Pictures are reminiscent of past problems with the popular police cruiser.

"You’d think with red lights flashing all over, the guy would have seen it," says Sid McArthur.

The dashboard and the steering wheel are missing. The seats have burned down to their black, sooty shells. And all those plastic polys that make up most of a car’s interior have burned and blown away.

That is what’s left of a Ford Crown Victoria once it’s been rear-ended and charbroiled.

For two long and tragic years, a flaw in the design of the Crown Victoria, which allowed bolts to puncture the gas tank when rear-ended, cost dozens of officers their lives.

Sid McArthur says Ford fixed the problem in 2004.

"They’ve added this rubber insulator here," he says, with a series of steps that essentially put the gas tank in a car seat.

"Their stance is that the 35 mph crash test, it’ll survive," says McArthur.

But what if there’s a crash at 65 mph.

"At that speed, 65 mph, something’s gotta give," says Milton Wright, the Fort Bend County Sheriff. "I suspect any model car, in that condition, would have exploded."

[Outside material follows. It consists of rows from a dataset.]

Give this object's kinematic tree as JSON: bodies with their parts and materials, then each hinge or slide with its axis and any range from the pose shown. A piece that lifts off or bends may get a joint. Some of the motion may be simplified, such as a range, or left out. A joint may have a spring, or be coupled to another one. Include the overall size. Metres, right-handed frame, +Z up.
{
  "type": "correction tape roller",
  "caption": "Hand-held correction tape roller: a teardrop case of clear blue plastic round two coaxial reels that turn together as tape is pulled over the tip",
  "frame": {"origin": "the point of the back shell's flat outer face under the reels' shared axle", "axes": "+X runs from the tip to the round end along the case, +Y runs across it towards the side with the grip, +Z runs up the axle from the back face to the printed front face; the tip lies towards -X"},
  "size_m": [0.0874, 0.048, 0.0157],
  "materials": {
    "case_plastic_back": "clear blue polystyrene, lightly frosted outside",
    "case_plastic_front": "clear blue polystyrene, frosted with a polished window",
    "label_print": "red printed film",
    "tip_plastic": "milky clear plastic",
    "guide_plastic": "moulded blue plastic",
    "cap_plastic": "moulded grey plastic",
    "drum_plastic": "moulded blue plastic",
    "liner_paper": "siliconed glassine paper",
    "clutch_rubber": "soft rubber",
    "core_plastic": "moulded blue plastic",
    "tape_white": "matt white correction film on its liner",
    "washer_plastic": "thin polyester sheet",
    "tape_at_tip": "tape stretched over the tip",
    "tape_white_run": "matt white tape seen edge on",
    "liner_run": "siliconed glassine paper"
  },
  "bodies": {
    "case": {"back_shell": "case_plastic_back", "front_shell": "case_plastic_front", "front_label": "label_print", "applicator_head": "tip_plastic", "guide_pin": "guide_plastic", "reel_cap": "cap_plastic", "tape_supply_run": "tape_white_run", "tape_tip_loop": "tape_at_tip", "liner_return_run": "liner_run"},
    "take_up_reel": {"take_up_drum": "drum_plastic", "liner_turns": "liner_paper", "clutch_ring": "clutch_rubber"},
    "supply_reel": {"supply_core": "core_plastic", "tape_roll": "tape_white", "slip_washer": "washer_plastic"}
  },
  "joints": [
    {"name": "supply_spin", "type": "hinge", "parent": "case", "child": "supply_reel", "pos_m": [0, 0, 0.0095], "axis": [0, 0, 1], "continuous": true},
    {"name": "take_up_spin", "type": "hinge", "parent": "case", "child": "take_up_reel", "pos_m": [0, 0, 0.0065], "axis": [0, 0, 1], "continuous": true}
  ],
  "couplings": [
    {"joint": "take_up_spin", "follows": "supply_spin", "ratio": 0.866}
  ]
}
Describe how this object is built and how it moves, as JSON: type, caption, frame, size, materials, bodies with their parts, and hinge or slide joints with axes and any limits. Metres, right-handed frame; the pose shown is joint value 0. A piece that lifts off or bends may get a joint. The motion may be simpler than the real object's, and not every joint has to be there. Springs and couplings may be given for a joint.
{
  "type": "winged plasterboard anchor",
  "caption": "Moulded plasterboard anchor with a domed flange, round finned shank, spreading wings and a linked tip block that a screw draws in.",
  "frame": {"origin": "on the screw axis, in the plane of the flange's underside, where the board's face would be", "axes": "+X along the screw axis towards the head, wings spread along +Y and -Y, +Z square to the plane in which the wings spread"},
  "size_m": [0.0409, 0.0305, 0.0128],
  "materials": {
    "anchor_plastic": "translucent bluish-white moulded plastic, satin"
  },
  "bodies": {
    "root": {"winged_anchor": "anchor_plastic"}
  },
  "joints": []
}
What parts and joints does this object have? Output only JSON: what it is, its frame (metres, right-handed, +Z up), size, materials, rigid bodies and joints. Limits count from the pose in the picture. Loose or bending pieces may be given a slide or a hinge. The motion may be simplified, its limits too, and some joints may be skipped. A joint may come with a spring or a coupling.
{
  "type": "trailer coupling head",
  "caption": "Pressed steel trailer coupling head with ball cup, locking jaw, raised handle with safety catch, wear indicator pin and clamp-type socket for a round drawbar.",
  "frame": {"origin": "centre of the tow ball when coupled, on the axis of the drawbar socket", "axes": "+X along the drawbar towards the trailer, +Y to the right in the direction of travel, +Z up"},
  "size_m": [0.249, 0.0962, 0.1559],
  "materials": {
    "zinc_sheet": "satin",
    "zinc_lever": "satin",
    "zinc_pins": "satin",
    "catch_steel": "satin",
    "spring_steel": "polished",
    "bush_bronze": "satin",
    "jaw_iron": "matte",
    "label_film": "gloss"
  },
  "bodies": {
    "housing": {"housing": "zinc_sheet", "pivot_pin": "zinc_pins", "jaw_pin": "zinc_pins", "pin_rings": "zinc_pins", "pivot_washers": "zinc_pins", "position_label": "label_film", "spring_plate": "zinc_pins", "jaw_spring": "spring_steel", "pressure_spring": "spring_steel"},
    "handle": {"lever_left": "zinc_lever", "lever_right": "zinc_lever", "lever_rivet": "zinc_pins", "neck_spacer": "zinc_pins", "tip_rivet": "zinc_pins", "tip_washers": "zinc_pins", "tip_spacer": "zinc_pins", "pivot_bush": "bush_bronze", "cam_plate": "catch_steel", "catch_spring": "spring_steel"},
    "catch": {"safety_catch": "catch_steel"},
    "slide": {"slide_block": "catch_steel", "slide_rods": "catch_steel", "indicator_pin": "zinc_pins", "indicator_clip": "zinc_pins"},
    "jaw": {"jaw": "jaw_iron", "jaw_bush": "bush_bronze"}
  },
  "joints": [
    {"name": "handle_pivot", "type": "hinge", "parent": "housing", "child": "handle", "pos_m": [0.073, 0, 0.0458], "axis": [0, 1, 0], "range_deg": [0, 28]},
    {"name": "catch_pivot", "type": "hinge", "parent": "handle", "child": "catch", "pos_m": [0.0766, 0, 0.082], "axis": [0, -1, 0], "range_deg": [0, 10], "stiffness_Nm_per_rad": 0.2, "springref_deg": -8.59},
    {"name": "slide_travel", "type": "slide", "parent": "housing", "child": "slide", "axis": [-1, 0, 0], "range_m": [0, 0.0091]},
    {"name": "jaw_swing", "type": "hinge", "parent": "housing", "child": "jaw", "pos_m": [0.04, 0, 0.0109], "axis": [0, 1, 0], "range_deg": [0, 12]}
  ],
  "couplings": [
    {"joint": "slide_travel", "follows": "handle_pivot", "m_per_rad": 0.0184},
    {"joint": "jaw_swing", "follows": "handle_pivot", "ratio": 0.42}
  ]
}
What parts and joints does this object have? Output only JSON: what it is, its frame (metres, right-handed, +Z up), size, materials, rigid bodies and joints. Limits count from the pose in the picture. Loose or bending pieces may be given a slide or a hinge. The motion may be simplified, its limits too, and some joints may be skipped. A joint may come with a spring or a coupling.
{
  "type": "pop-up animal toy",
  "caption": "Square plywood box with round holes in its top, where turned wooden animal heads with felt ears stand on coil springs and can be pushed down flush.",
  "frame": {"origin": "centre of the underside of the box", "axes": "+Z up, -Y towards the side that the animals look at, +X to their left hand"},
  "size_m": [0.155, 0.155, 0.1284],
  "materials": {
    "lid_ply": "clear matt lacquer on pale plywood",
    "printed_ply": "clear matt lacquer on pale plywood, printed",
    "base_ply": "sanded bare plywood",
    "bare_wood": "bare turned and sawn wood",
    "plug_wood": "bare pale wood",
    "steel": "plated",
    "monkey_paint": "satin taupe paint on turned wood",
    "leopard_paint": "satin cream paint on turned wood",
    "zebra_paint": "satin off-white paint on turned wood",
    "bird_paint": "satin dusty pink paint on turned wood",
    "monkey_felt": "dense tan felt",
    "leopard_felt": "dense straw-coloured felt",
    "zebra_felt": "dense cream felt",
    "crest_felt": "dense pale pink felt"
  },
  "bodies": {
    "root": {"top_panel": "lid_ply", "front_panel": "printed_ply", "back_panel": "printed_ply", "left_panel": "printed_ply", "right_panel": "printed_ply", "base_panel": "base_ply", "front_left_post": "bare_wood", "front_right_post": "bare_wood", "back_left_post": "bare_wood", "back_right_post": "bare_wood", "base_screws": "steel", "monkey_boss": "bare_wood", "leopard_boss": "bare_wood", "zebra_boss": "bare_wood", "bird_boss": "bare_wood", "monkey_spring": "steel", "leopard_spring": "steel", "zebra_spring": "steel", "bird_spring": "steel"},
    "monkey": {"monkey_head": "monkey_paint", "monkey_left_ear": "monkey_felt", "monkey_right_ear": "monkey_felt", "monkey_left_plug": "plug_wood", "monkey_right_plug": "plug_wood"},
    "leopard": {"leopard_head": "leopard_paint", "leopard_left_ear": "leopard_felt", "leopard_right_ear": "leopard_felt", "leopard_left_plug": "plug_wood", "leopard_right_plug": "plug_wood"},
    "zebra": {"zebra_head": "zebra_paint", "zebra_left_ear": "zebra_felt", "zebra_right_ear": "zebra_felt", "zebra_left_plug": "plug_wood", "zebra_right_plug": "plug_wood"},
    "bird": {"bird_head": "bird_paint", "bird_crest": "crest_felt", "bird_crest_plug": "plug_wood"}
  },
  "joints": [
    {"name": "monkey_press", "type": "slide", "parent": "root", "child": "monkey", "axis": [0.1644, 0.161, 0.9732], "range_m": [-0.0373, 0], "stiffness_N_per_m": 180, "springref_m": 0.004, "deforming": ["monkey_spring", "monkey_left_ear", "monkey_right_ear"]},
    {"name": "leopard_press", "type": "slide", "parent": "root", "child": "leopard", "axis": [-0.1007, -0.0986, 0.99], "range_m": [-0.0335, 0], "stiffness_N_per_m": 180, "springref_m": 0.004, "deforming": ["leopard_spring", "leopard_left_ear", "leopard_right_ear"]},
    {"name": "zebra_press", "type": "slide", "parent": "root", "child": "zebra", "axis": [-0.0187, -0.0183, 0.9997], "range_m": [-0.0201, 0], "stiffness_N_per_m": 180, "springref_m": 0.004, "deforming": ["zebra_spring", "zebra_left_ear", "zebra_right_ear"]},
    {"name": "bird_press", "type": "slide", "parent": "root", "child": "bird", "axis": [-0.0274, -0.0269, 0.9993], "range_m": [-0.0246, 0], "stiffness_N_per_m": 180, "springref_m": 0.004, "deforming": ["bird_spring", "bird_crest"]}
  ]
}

All that’s left is a collage of broken glass, a few papers and plastic parts. It was in the middle of three southbound lanes on Highway 6.

That’s where the first car stalled out. The deputy pulled up behind him, turned on his lights to give the man some cover.

And thank God for that.

"In this case we were lucky," says Milton, no one was inside. "I don’t think if anybody had been in there, that they could have opened this door."

More than a dozen law enforcement officers nationwide have been killed in fiery crashes in Crown Victorias since 1983.

Texas joined at least 12 other states in a suit against Ford on behalf of police departments. But Texas dropped its suit last fall after an Illinois jury ruled Ford was not to blame for fiery collisions involving its Crown Victoria police cars.